** start of Material provided **
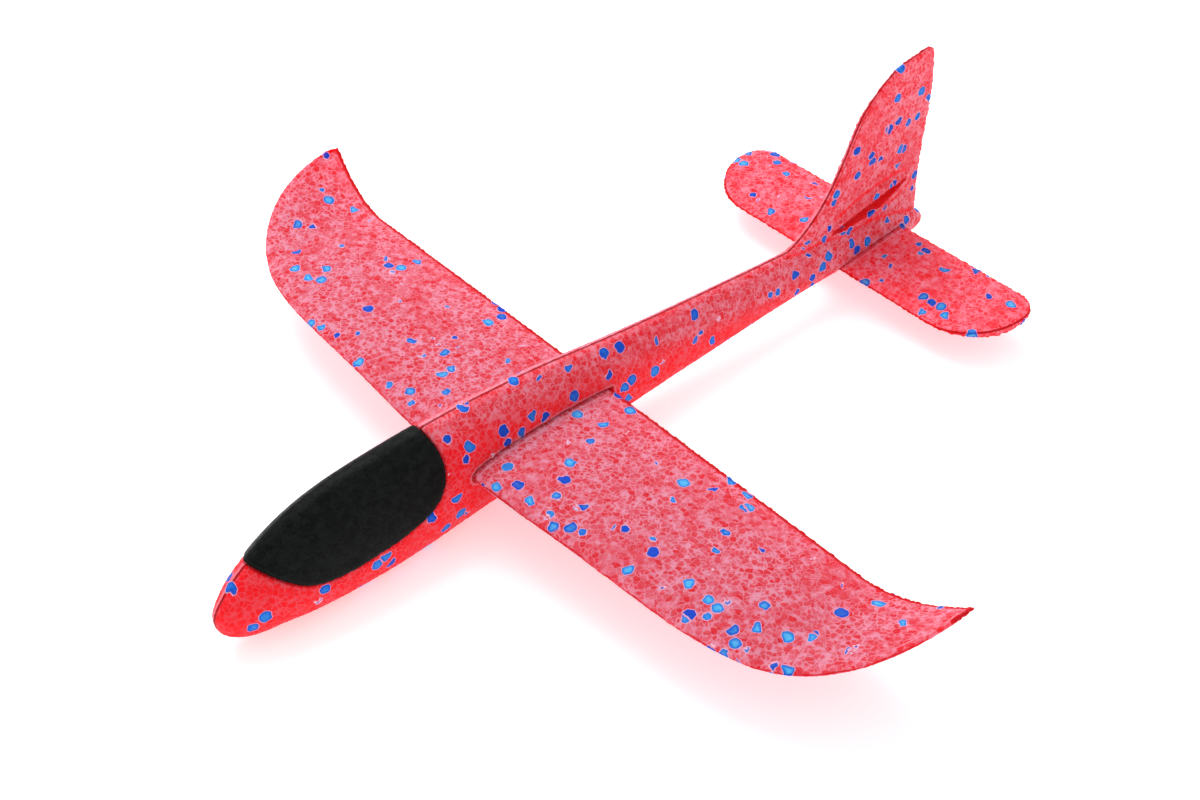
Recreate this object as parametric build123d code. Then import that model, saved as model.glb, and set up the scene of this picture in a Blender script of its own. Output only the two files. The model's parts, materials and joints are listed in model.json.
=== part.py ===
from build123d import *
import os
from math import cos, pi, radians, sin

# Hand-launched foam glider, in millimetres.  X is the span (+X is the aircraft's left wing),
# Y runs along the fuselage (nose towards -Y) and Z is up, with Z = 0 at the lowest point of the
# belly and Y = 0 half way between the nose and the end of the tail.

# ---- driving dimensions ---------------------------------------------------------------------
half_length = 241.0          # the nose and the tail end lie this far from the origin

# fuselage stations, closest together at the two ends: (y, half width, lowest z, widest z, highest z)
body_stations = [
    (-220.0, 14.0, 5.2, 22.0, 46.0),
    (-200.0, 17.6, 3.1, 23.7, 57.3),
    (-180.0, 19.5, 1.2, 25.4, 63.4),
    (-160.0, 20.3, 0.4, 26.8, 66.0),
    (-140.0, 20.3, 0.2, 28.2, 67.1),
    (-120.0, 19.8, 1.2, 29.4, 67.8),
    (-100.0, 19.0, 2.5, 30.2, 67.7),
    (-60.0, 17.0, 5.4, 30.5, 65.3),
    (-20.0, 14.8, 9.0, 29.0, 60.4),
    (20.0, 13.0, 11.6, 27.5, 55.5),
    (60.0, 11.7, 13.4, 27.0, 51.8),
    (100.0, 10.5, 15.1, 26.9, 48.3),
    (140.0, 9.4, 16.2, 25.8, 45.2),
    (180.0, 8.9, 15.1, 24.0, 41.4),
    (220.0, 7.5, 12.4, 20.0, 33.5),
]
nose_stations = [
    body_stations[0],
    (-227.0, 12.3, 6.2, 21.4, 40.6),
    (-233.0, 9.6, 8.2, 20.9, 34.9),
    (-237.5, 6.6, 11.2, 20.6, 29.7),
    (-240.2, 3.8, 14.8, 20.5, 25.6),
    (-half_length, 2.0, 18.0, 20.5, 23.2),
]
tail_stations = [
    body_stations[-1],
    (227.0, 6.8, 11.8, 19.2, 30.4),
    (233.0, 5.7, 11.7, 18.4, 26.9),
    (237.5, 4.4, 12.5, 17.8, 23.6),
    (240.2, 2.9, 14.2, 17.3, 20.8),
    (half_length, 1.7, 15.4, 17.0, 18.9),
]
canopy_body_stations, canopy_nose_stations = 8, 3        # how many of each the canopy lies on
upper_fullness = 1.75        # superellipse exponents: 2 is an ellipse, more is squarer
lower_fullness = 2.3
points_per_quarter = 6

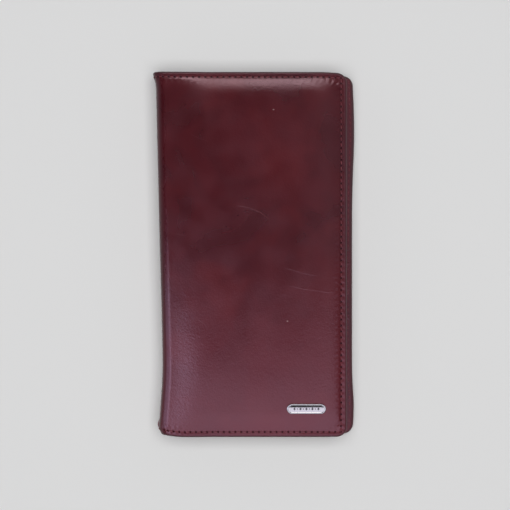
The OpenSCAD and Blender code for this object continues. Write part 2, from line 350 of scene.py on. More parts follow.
** end of Material provided **
- [Set task]: Output only the lines from the top of the entries through the one holding "half_length = 241.0", copied exactly.

- [Exercise output]:
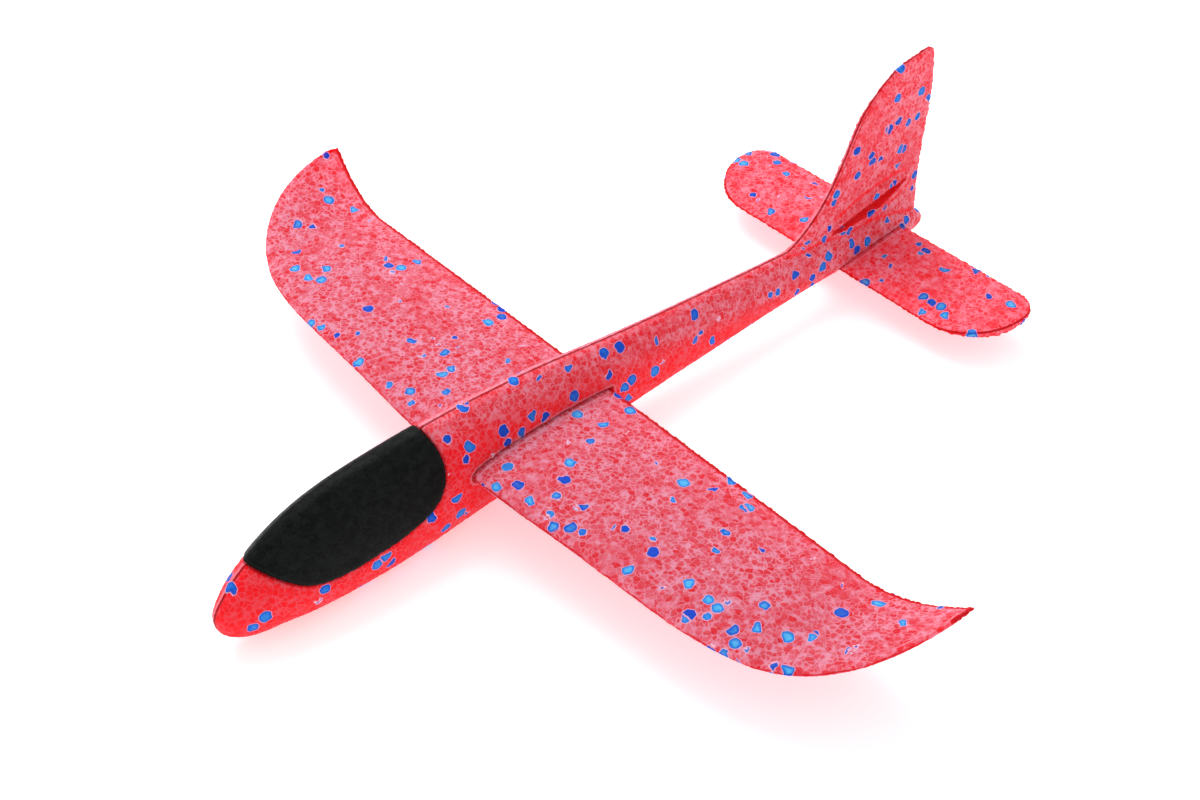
Recreate this object as parametric build123d code. Then import that model, saved as model.glb, and set up the scene of this picture in a Blender script of its own. Output only the two files. The model's parts, materials and joints are listed in model.json.
=== part.py ===
from build123d import *
import os
from math import cos, pi, radians, sin

# Hand-launched foam glider, in millimetres.  X is the span (+X is the aircraft's left wing),
# Y runs along the fuselage (nose towards -Y) and Z is up, with Z = 0 at the lowest point of the
# belly and Y = 0 half way between the nose and the end of the tail.

# ---- driving dimensions ---------------------------------------------------------------------
half_length = 241.0          # the nose and the tail end lie this far from the origin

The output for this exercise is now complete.